Positive pressure ventilation systems use a positive input ventilator to introduce fresh air into a building, forcing existing air out and reducing internal moisture levels. Mixed-mode ventilation incorporates both natural and mechanical means. Heat recovery systems use a heat recovery ventilation unit drawing heat from air being removed from a building and adding it to air that is being drawn in from the outside. The pipework is separate so there is no contamination of incoming and outgoing air flows. These systems can contribute to the heating of a building and can improve overall energy efficiency and reduce external energy costs.
Walls: before the 1920s, solid brick walls were common in either English or Flemish bond showing both headers and stretchers. Solid walls, which are normally about 220mm wide, are typically narrower than cavity walls, which are normally about 270–300mm wide. Cavity walls preventing the direct transfer of moisture from the outside to the internal parts of a dwelling became popular from the 1930s onwards, with wall ties joining the two brick leaves together, and are typically built in stretcher bond with stretchers, the long side of the brick, facing the outside, one brick thick.
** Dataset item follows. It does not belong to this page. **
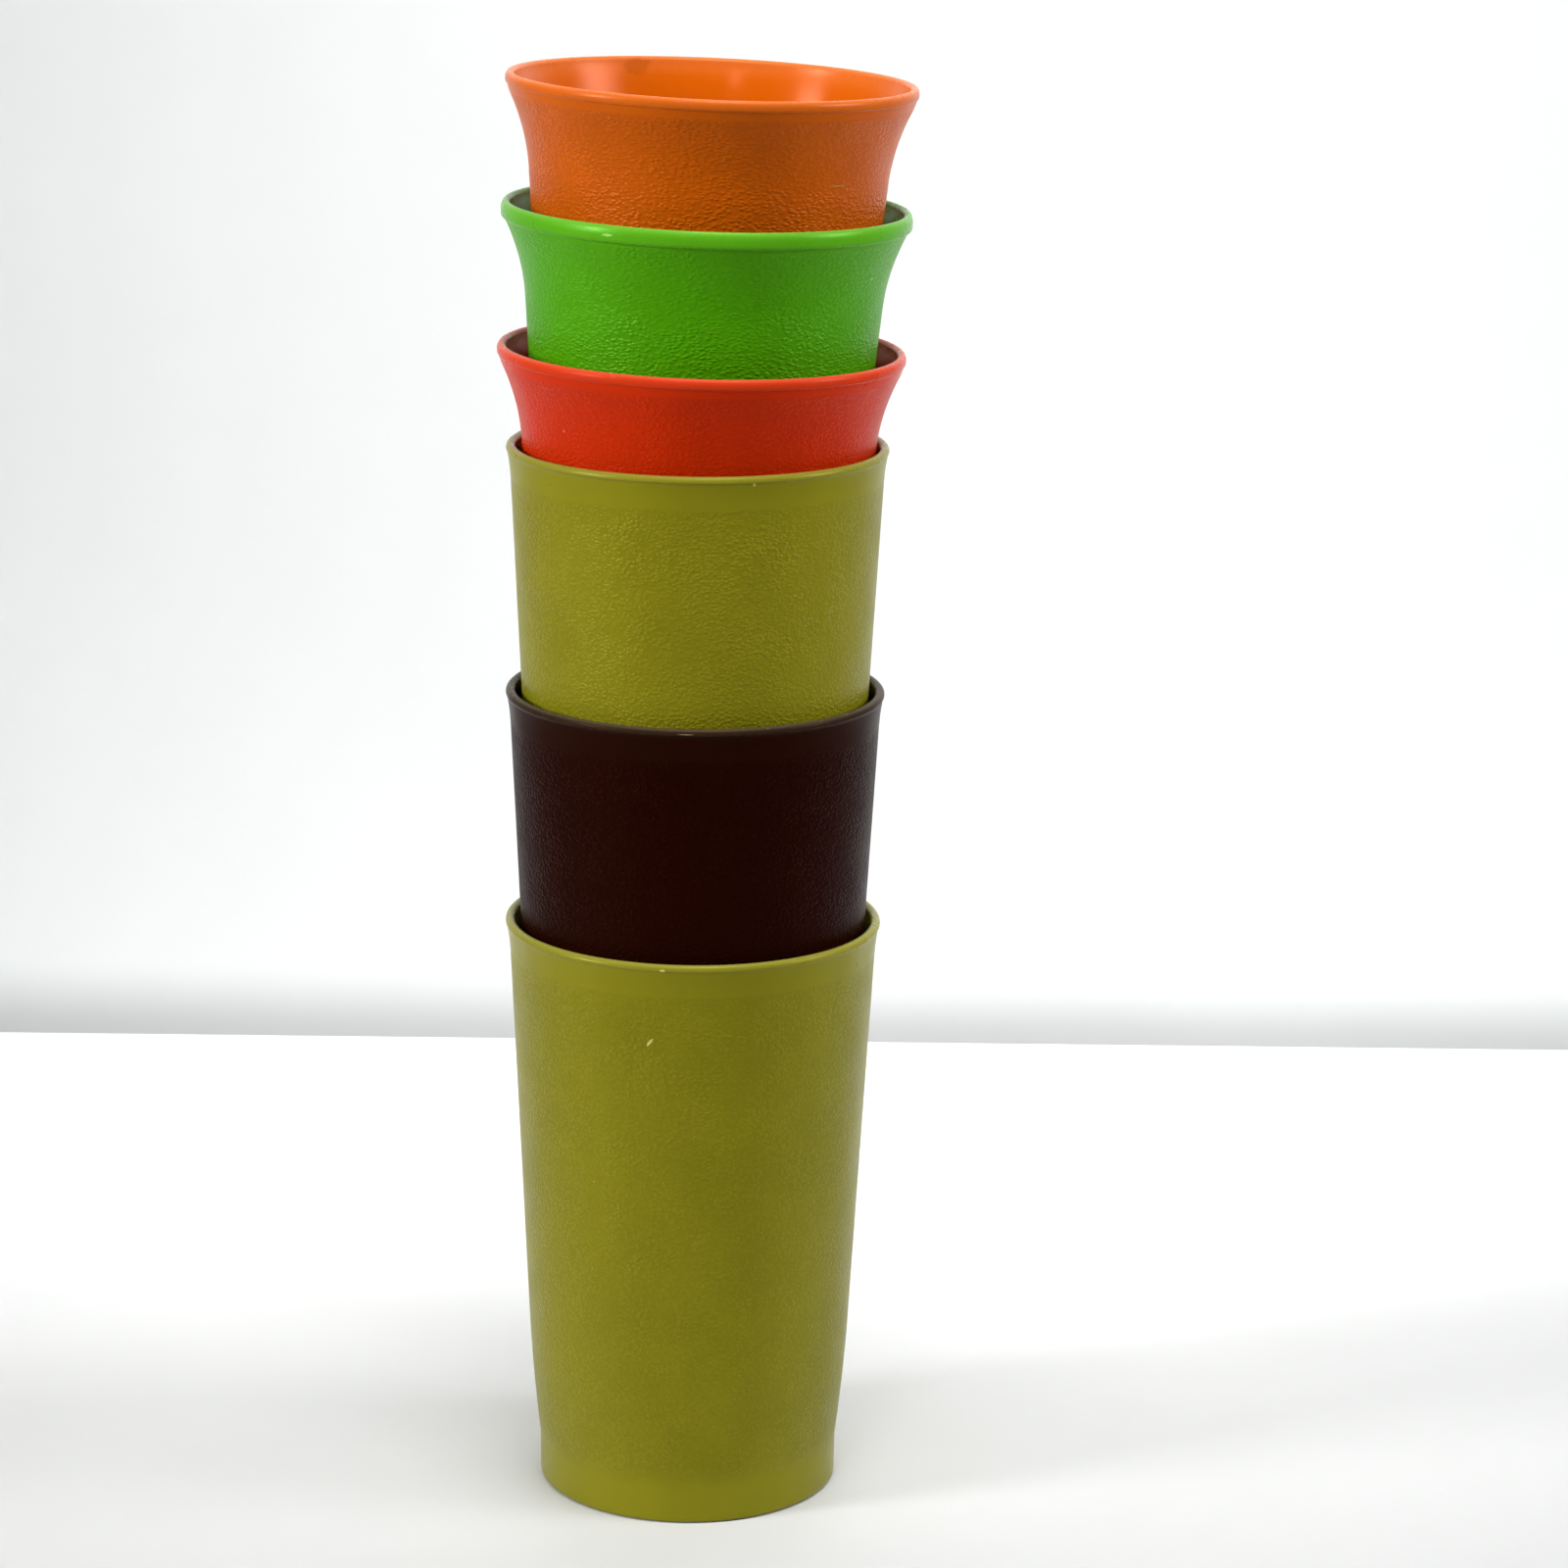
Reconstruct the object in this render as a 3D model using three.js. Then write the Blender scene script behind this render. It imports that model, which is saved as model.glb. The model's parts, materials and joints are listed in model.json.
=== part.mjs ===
// A tower of six plastic drinking tumblers, mouths up, each standing in the one below it.
// The lower three are straight-sided, the upper three have flared rims.
// Millimetres, +Z up. The origin is the centre of the bottom tumbler's foot, on the table.
// The upper three lean a little to +X, because they sit loosely in one another.

import * as THREE from 'three';

const FACETS = 40; // round each tumbler
const QUARTER_TURN = Math.PI / 2;

// Sizes that both kinds of tumbler share.
const EDGE_RADIUS = 1.2; // round outer edge of the foot
const FOOT_RING_WIDTH = 2.6; // flat ring that touches the table
const RECESS_DEPTH = 1.4; // hollow inside that ring, underneath
const RECESS_SLOPE = 0.8; // its sloping side, measured across
const CORNER_RADIUS = 5; // inside, where wall meets floor

// Each [radius, height] pair is a point of the outline, with height above the tumbler's own foot.
// A bend is the control point of a quadratic curve between its two neighbours.
const STRAIGHT_TUMBLER = {
  height: 134.3,
  lipThickness: 2.2,
  rimRadius: 42.5,
  floorHeight: 4,
  footRadius: 34.2,
  footTop: [34.3, 9.8],
  lowerBend: [36.19, 25.5],
  lowerTop: [36.85, 38.3],
  wallTop: [41.28, 123.7],
  bandBottom: [41.4, 124.1],
  bandBend: [41.25, 127.8],
  bandTop: [42.45, 132.1],
  insideRimBend: [39.2, 129.5],
  insideWallTop: [39.05, 125],
  insideWallBottom: [34.55, 38.3],
  insideFootWall: [31.9, 9],
};

const FLARED_TUMBLER = {
  height: 115,
  lipThickness: 2,
  rimRadius: 45.15,
  floorHeight: 3.8,
  footRadius: 31.2,
  footTop: [31.3, 10],
  lowerBend: [33.32, 23],
  lowerTop: [34.43, 36],
  wallTop: [39.35, 93.9],
  flareBend: [40.07, 102.35],
  flareTop: [44.24, 110.7],
  bandBottom: [44.39, 111],
  bandBend: [45, 112.2],
  bandTop: [45.1, 113.1],
  insideRimBend: [38.5, 102.6],
  insideWallTop: [37.65, 93.9],
  insideWallBottom: [32.05, 28],
  insideFootWall: [29.2, 8.8],
};

// Bottom to top: where the middle of each rim is, and how far its axis leans to +X.
const TOWER = [
  {
    name: 'tumbler_olive_bottom',
    kind: STRAIGHT_TUMBLER,
    rimX: 0,
    rimHeight: 134.3,
    leanDegrees: 0,
    color: 0x87832a,
  },
  {
    name: 'tumbler_brown',
    kind: STRAIGHT_TUMBLER,
    rimX: 0,
    rimHeight: 187.5,
    leanDegrees: 0,
    color: 0x2a1109,
  },
  {
    name: 'tumbler_olive_upper',
    kind: STRAIGHT_TUMBLER,
    rimX: 0,
    rimHeight: 242.9,
    leanDegrees: 0,
    color: 0x87831c,
  },
  {
    name: 'tumbler_red',
    kind: FLARED_TUMBLER,
    rimX: 0.68,
    rimHeight: 264.4,
    leanDegrees: 1.14,
    color: 0xc7350c,
  },
  {
    name: 'tumbler_green',
    kind: FLARED_TUMBLER,
    rimX: 1.56,
    rimHeight: 295.7,
    leanDegrees: 1.4,
    color: 0x57a20a,
  },
  {
    name: 'tumbler_orange',
    kind: FLARED_TUMBLER,
    rimX: 2.45,
    rimHeight: 323.3,
    leanDegrees: 1.76,
    color: 0xcd5c08,
  },
];

const ROUGHNESS = 0.42;

function point([radius, height]) {
  return new THREE.Vector2(radius, height);
}

function bendBetween(start, bend, end, steps) {
  return new THREE.QuadraticBezierCurve(point(start), point(bend), point(end)).getPoints(steps);
}

function arc(radiusOfCentre, heightOfCentre, size, fromAngle, toAngle, steps) {
  const clockwise = toAngle < fromAngle;
  const curve = new THREE.EllipseCurve(
    radiusOfCentre,
    heightOfCentre,
    size,
    size,
    fromAngle,
    toAngle,
    clockwise,
  );
  return curve.getPoints(steps);
}

// From the middle of the underside, out to the foot and up its rounded edge.
function footOutline(kind) {
  const ringOuter = kind.footRadius - EDGE_RADIUS;
  const ringInner = ringOuter - FOOT_RING_WIDTH;
  return [
    point([0, RECESS_DEPTH]),
    point([ringInner - RECESS_SLOPE, RECESS_DEPTH]),
    point([ringInner, 0]),
    ...arc(ringOuter, EDGE_RADIUS, EDGE_RADIUS, -QUARTER_TURN, 0, 2),
  ];
}

// Up the outside: the upright foot band, the curve above it, the tapered wall and the rim band.
function outsideOutline(kind) {
  const lowerWall = bendBetween(kind.footTop, kind.lowerBend, kind.lowerTop, 3);
  const flare = kind.flareBend
    ? bendBetween(kind.wallTop, kind.flareBend, kind.flareTop, 4)
    : [point(kind.wallTop)];
  const band = bendBetween(kind.bandBottom, kind.bandBend, kind.bandTop, 2);
  return [...lowerWall, ...flare, ...band];
}

// Over the round lip.
function lipOutline(kind) {
  const lipRadius = kind.lipThickness / 2;
  const middle = kind.rimRadius - lipRadius;
  return arc(middle, kind.height - lipRadius, lipRadius, 0, Math.PI, 4);
}

// Down the inside to the middle of the floor.
function insideOutline(kind) {
  const lipInside = [
    kind.rimRadius - kind.lipThickness,
    kind.height - kind.lipThickness / 2,
  ];
  const [wallRadius, wallHeight] = kind.insideFootWall;
  const rimCurve = bendBetween(lipInside, kind.insideRimBend, kind.insideWallTop, 4);
  const corner = bendBetween(
    [wallRadius, wallHeight],
    [wallRadius, kind.floorHeight],
    [wallRadius - CORNER_RADIUS, kind.floorHeight],
    2,
  );
  return [
    ...rimCurve.slice(1),
    point(kind.insideWallBottom),
    ...corner,
    point([0, kind.floorHeight]),
  ];
}

// One closed body of revolution, standing on its foot at the origin.
function tumblerGeometry(kind) {
  const outline = [
    ...footOutline(kind),
    ...outsideOutline(kind),
    ...lipOutline(kind),
    ...insideOutline(kind),
  ];
  const geometry = new THREE.LatheGeometry(outline, FACETS);
  geometry.rotateX(QUARTER_TURN);
  return geometry;
}

function buildTumbler({ name, kind, rimX, rimHeight, leanDegrees, color }) {
  const material = new THREE.MeshStandardMaterial({ color, roughness: ROUGHNESS, metalness: 0 });
  const mesh = new THREE.Mesh(tumblerGeometry(kind), material);
  const lean = THREE.MathUtils.degToRad(leanDegrees);
  mesh.name = name;
  mesh.rotation.y = lean;
  mesh.position.x = rimX - kind.height * Math.sin(lean);
  mesh.position.z = rimHeight - kind.height * Math.cos(lean);
  return mesh;
}

const tower = new THREE.Group();
tower.name = 'tumbler_tower';
for (const tumbler of TOWER) {
  tower.add(buildTumbler(tumbler));
}

export default tower;
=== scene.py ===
"""Looks for a tower of six nested plastic tumblers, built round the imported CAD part.

Metres, +Z up. Each tumbler is one smooth turned shell. Its mesh is made in the tumbler's own frame,
with the centre of the foot at the origin and the mouth up, and is then moved to where its CAD node is.
"""
import json
import math

import bmesh
import bpy
from mathutils import Matrix, Vector


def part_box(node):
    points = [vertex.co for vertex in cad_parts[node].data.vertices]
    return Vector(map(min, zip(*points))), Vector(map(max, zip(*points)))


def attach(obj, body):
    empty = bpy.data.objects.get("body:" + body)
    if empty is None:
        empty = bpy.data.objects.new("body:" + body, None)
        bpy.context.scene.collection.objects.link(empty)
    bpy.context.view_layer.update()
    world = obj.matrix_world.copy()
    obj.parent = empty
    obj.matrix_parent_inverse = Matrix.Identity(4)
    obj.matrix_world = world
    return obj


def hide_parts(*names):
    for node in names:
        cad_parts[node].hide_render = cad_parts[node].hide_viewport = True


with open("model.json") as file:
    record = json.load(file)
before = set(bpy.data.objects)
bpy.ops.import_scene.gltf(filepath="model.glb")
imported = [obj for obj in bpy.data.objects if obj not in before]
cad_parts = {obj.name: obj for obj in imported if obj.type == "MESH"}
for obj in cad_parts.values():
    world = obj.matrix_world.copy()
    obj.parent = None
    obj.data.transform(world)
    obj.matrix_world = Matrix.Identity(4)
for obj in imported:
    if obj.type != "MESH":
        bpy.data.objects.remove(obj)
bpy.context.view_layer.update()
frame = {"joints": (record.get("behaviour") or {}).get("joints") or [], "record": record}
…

Cavity insulation in turn became popular in the late 20th century.
Y-values: a Y-value can be calculated to represent the total heat loss as a result of thermal bridging. Thermal, or cold bridging arises when heat is lost through specific elements or areas of a building; for example, where there is a gap in insulation, or where wall ties interrupt the building fabric. Y-values are used to determine whether a building meets the requirement of Part L of the Building Regulations, using the Standard Assessment Procedure (SAP) for residential buildings and Simplified Building Energy Model (SBEM) for commercial buildings.